Für sein radikales Räsonieren über Fehlentwicklungen der letzten Jahrzehnte findet Bärfuss einen klugen Konversationston; das liest sich flüssig und meist schlüssig, wobei Bärfuss die eigene Ratlosigkeit nie verbirgt. Freilich reizt er auch zum Widerspruch, und manch eher platten Gedanken übertüncht er mit süffigen Formulierungen. Der suchende Essayist kann in diesem Text dem glänzenden Erzähler nicht das Wasser reichen.

Seine wichtigste Forderung ist die Neugestaltung des Erbrechts – auf Kosten der schon Besitzenden und zugunsten der Besitz- und Machtlosen: Dazu gelte es, das weithin unhinterfragte Privateigentum zu knacken; dessen Beharrungsvermögen geisselt Bärfuss überzeugend. Konkret wünscht er sich unter anderem eine Wiederbelebung kollektiven Eigentums, wie es Genossenschaften pflegen – was der Autor als junger Ungelernter in einem Buchhandlungskollektiv selbst erlebt hat.

Sein Überflug über die Wüste voller Sorgen unserer Tage mündet im Wunsch, den Nachgeborenen mehr zu hinterlassen als «eine Nichtexistenz, ein Schweigen, das Schweigen der Welt, der Tiere, der Insekten».
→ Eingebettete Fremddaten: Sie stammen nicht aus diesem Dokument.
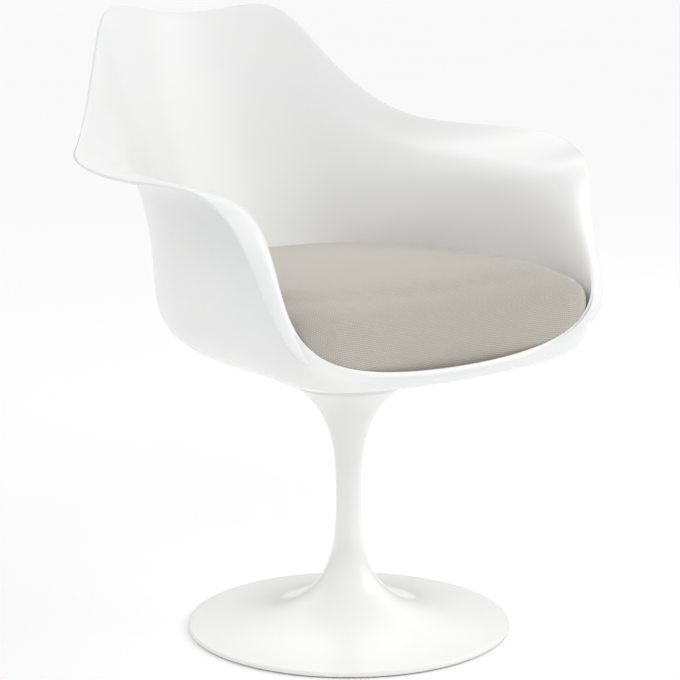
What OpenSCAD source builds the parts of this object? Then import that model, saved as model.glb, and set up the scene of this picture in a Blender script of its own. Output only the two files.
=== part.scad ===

«Wie wollen wir leben?»: Vortrag von Lukas Bärfuss zur Verleihung der Ehrendoktorwürde. Montag, 14. November 2022, 17.15 Uhr, Uni Fribourg, Standort Pérolles.

Buchcover von «Vaters Kiste»

Lukas Bärfuss: «Vaters Kiste. Eine Geschichte über das Erben». Rowohlt Verlag. Hamburg 2022. 96 Seiten. 28 Franken.